Given data:
+-------+

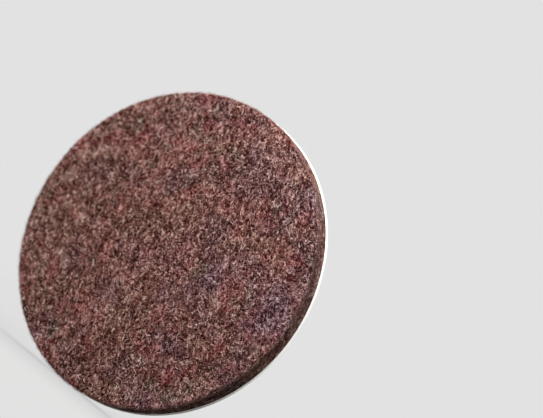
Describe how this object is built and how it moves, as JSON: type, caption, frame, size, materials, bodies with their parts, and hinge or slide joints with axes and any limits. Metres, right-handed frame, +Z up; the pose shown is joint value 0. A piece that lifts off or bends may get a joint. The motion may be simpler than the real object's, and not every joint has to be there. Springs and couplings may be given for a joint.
{
  "type": "felt polishing wheel",
  "caption": "Round pressed-felt polishing wheel with a self-adhesive back and a peel-off paper liner, for bonding to a flat lap or backing plate.",
  "frame": {"origin": "the middle of the wheel: a point on its axis, half way through its thickness", "axes": "+Y along the wheel's axis, out of the liner side; the felt working face looks along -Y; the wheel stands on its rim with +Z up"},
  "size_m": [0.1006, 0.007, 0.1006],
  "materials": {
    "felt": "pressed heathered wool felt",
    "adhesive": "tacky translucent adhesive film",
    "tape_foam": "fine closed-cell white foam",
    "release_paper": "smooth satin coated paper"
  },
  "bodies": {
    "wheel": {"felt_disc": "felt", "felt_side_adhesive": "adhesive", "foam_tape_core": "tape_foam", "lap_side_adhesive": "adhesive"},
    "liner_01": {"release_liner_strip_01": "release_paper"},
    "liner_02": {"release_liner_strip_02": "release_paper"},
    "liner_03": {"release_liner_strip_03": "release_paper"},
    "liner_04": {"release_liner_strip_04": "release_paper"},
    "liner_05": {"release_liner_strip_05": "release_paper"},
    "liner_06": {"release_liner_strip_06": "release_paper"},
    "liner_07": {"release_liner_strip_07": "release_paper"},
    "liner_08": {"release_liner_strip_08": "release_paper"},
    "liner_09": {"release_liner_strip_09": "release_paper"},
    "liner_10": {"release_liner_strip_10": "release_paper"}
  },
  "joints": [
    {"name": "liner_lift_off", "type": "slide", "parent": "wheel", "child": "liner_01", "axis": [0, 1, 0], "range_m": [0, 0.03]},
    {"name": "liner_peel", "type": "hinge", "parent": "liner_01", "child": "liner_02", "pos_m": [0.04, 0.00348, 0], "axis": [0, 0, -1], "range_deg": [0, 18]},
    {"name": "liner_fold_02", "type": "hinge", "parent": "liner_02", "child": "liner_03", "pos_m": [0.03, 0.00348, 0], "axis": [0, 0, -1], "range_deg": [0, 18]},
    {"name": "liner_fold_03", "type": "hinge", "parent": "liner_03", "child": "liner_04", "pos_m": [0.02, 0.00348, 0], "axis": [0, 0, -1], "range_deg": [0, 18]},
    {"name": "liner_fold_04", "type": "hinge", "parent": "liner_04", "child": "liner_05", "pos_m": [0.01, 0.00348, 0], "axis": [0, 0, -1], "range_deg": [0, 18]},
    {"name": "liner_fold_05", "type": "hinge", "parent": "liner_05", "child": "liner_06", "pos_m": [0, 0.00348, 0], "axis": [0, 0, -1], "range_deg": [0, 18]},
    {"name": "liner_fold_06", "type": "hinge", "parent": "liner_06", "child": "liner_07", "pos_m": [-0.01, 0.00348, 0], "axis": [0, 0, -1], "range_deg": [0, 18]},
    {"name": "liner_fold_07", "type": "hinge", "parent": "liner_07", "child": "liner_08", "pos_m": [-0.02, 0.00348, 0], "axis": [0, 0, -1], "range_deg": [0, 18]},
    {"name": "liner_fold_08", "type": "hinge", "parent": "liner_08", "child": "liner_09", "pos_m": [-0.03, 0.00348, 0], "axis": [0, 0, -1], "range_deg": [0, 18]},
    {"name": "liner_fold_09", "type": "hinge", "parent": "liner_09", "child": "liner_10", "pos_m": [-0.04, 0.00348, 0], "axis": [0, 0, -1], "range_deg": [0, 18]}
  ],
  "couplings": [
    {"joint": "liner_fold_02", "follows": "liner_peel", "ratio": 1},
    {"joint": "liner_fold_03", "follows": "liner_peel", "ratio": 1},
    {"joint": "liner_fold_04", "follows": "liner_peel", "ratio": 1},
    {"joint": "liner_fold_05", "follows": "liner_peel", "ratio": 1},
    {"joint": "liner_fold_06", "follows": "liner_peel", "ratio": 1},
    {"joint": "liner_fold_07", "follows": "liner_peel", "ratio": 1},
    {"joint": "liner_fold_08", "follows": "liner_peel", "ratio": 1},
    {"joint": "liner_fold_09", "follows": "liner_peel", "ratio": 1}
  ]
}
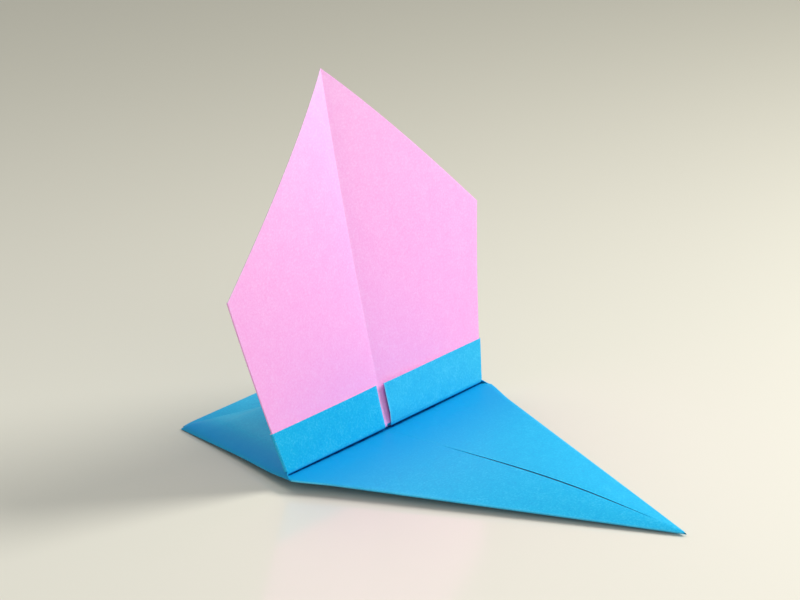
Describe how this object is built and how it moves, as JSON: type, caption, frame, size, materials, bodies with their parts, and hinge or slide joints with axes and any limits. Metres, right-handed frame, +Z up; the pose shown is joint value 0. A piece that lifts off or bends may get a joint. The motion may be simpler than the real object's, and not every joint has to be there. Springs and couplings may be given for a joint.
{
  "type": "origami sailboat",
  "caption": "Origami sailboat toy folded from one two-coloured square sheet, a flat pointed hull with a sail that hinges upright on a crease.",
  "frame": {"origin": "middle of the footprint, on the table", "axes": "+Z up, -Y towards the pointed bow, +Y towards the stern, X across the hull along the sail's hinge crease"},
  "size_m": [0.0704, 0.1058, 0.0719],
  "materials": {
    "blue_paper": "matte",
    "pink_paper": "matte"
  },
  "bodies": {
    "hull": {"hull_base_port": "blue_paper", "hull_base_starboard": "blue_paper", "bow_flap_port": "blue_paper", "bow_flap_starboard": "blue_paper", "deck_lining_port": "blue_paper", "deck_lining_starboard": "blue_paper", "stern_deck_port": "blue_paper", "stern_deck_starboard": "blue_paper", "stern_flap_port": "blue_paper", "stern_flap_starboard": "blue_paper", "stern_flap_cover_port": "blue_paper", "stern_flap_cover_starboard": "blue_paper", "gusset_lining_port": "blue_paper", "gusset_lining_starboard": "blue_paper", "gusset_port": "blue_paper", "gusset_starboard": "blue_paper"},
    "sail": {"sail_band_port": "blue_paper", "sail_band_starboard": "blue_paper", "sail_face_port": "pink_paper", "sail_face_starboard": "pink_paper", "sail_back_flap_port": "pink_paper", "sail_back_flap_starboard": "pink_paper", "sail_back_cover_port": "blue_paper", "sail_back_cover_starboard": "blue_paper"}
  },
  "joints": [
    {"name": "sail_fold", "type": "hinge", "parent": "hull", "child": "sail", "pos_m": [0, 0.01832, 0.00305], "axis": [1, 0, 0], "range_deg": [-80, 101]}
  ]
}
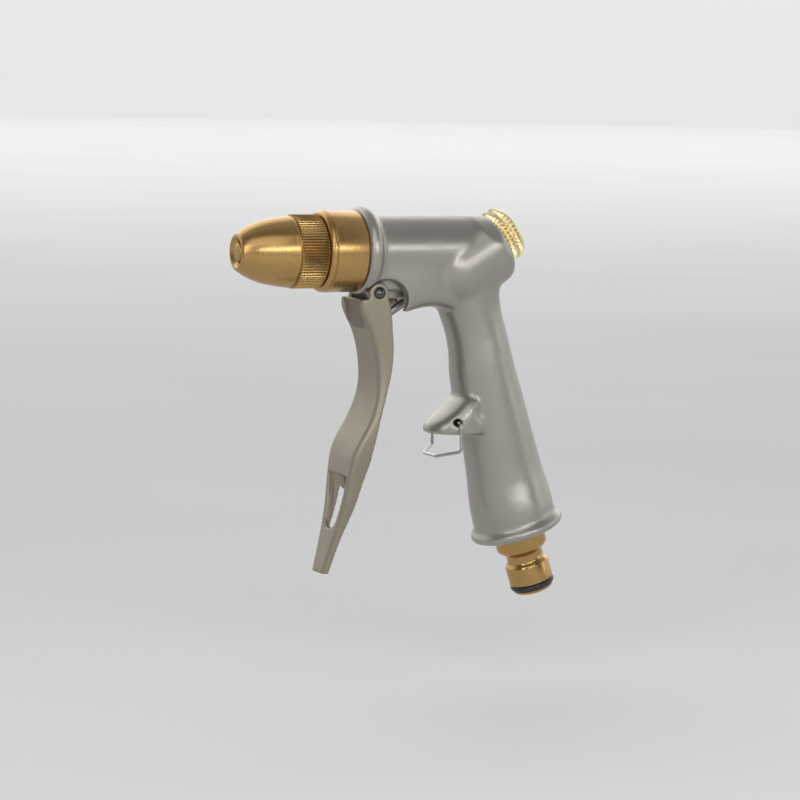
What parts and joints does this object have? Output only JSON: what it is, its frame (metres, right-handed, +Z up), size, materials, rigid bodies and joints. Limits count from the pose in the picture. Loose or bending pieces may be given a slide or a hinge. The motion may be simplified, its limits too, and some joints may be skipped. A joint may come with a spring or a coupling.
{
  "type": "hose spray nozzle",
  "caption": "Pistol-grip garden hose spray nozzle: cast body with lever trigger and locking bail, brass twist spray head, rear knob and quick-connect nipple.",
  "frame": {"origin": "centre of the hose nipple's end face, on the nipple's bore axis", "axes": "-X along the spray axis towards the spray head, +Z up, Y across with the lever pivot's axis along Y"},
  "size_m": [0.1254, 0.0336, 0.1398],
  "materials": {
    "cast_body": "satin champagne-silver metallic paint on cast zinc",
    "cast_lever": "satin metallic paint, slightly darker and warmer than the body",
    "brass_turned": "lathe-turned brass with fine turning lines",
    "brass_knurled": "bright brass with coarse knurl",
    "dark_steel": "dark polished steel rivet head",
    "steel_rod": "drawn steel",
    "spring_wire": "spring steel",
    "bail_steel": "bright drawn wire",
    "rubber_black": "black rubber, slightly glossy"
  },
  "bodies": {
    "body": {"body_casting": "cast_body", "front_adapter": "brass_turned", "adapter_seal": "rubber_black", "centre_pin": "brass_turned", "trigger_pin": "dark_steel", "valve_seat": "brass_turned", "gland_nut": "brass_turned", "gland_packing": "rubber_black", "valve_bonnet": "brass_turned", "bonnet_o_ring": "rubber_black", "hose_nipple": "brass_turned", "nipple_o_ring": "rubber_black", "nipple_gasket": "rubber_black"},
    "trigger": {"trigger_lever": "cast_lever"},
    "valve": {"valve_stem": "steel_rod", "valve_poppet": "brass_turned", "poppet_seal": "rubber_black", "valve_spring": "spring_wire"},
    "sleeve_carrier": {"sleeve_o_ring": "rubber_black"},
    "sleeve": {"nozzle_sleeve": "brass_turned"},
    "spring_carrier": {"spring_seat": "steel_rod"},
    "knob": {"rear_knob": "brass_knurled"},
    "bail": {"bail_wire": "bail_steel"}
  },
  "joints": [
    {"name": "trigger_squeeze", "type": "hinge", "parent": "body", "child": "trigger", "pos_m": [-0.0672, 0, 0.1082], "axis": [0, -1, 0], "range_deg": [0, 22], "stiffness_Nm_per_rad": 2, "springref_deg": -17.19},
    {"name": "valve_travel", "type": "slide", "parent": "body", "child": "valve", "axis": [0.8517, 0, 0.524], "range_m": [0, 0.0039], "deforming": ["valve_spring"]},
    {"name": "sleeve_travel", "type": "slide", "parent": "body", "child": "sleeve_carrier", "axis": [-1, 0, 0], "range_m": [0, 0.004]},
    {"name": "sleeve_twist", "type": "hinge", "parent": "sleeve_carrier", "child": "sleeve", "pos_m": [-0.103, 0, 0.1222], "axis": [-1, 0, 0], "range_deg": [0, 900]},
    {"name": "knob_travel", "type": "slide", "parent": "body", "child": "spring_carrier", "axis": [0.8517, 0, 0.524], "range_m": [0, 0.0023], "deforming": ["valve_spring"]},
    {"name": "knob_turn", "type": "hinge", "parent": "spring_carrier", "child": "knob", "pos_m": [-0.01905, 0, 0.12543], "axis": [0.8517, 0, 0.524], "range_deg": [0, 720]},
    {"name": "bail_swing", "type": "hinge", "parent": "body", "child": "bail", "pos_m": [-0.0363, 0, 0.0622], "axis": [0, 1, 0], "range_deg": [-35, 45]}
  ],
  "couplings": [
    {"joint": "valve_travel", "follows": "trigger_squeeze", "m_per_rad": 0.01},
    {"joint": "sleeve_travel", "follows": "sleeve_twist", "m_per_rad": 0.000254},
    {"joint": "knob_travel", "follows": "knob_turn", "m_per_rad": 0.000159}
  ]
}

+-------+

Exercise:
In the entries above, locate every line with the word "from" and copy it.

Answer below:
  "caption": "Origami sailboat toy folded from one two-coloured square sheet, a flat pointed hull with a sail that hinges upright on a crease.",
What parts and joints does this object have? Output only JSON: what it is, its frame (metres, right-handed, +Z up), size, materials, rigid bodies and joints. Limits count from the pose in the picture. Loose or bending pieces may be given a slide or a hinge. The motion may be simplified, its limits too, and some joints may be skipped. A joint may come with a spring or a coupling.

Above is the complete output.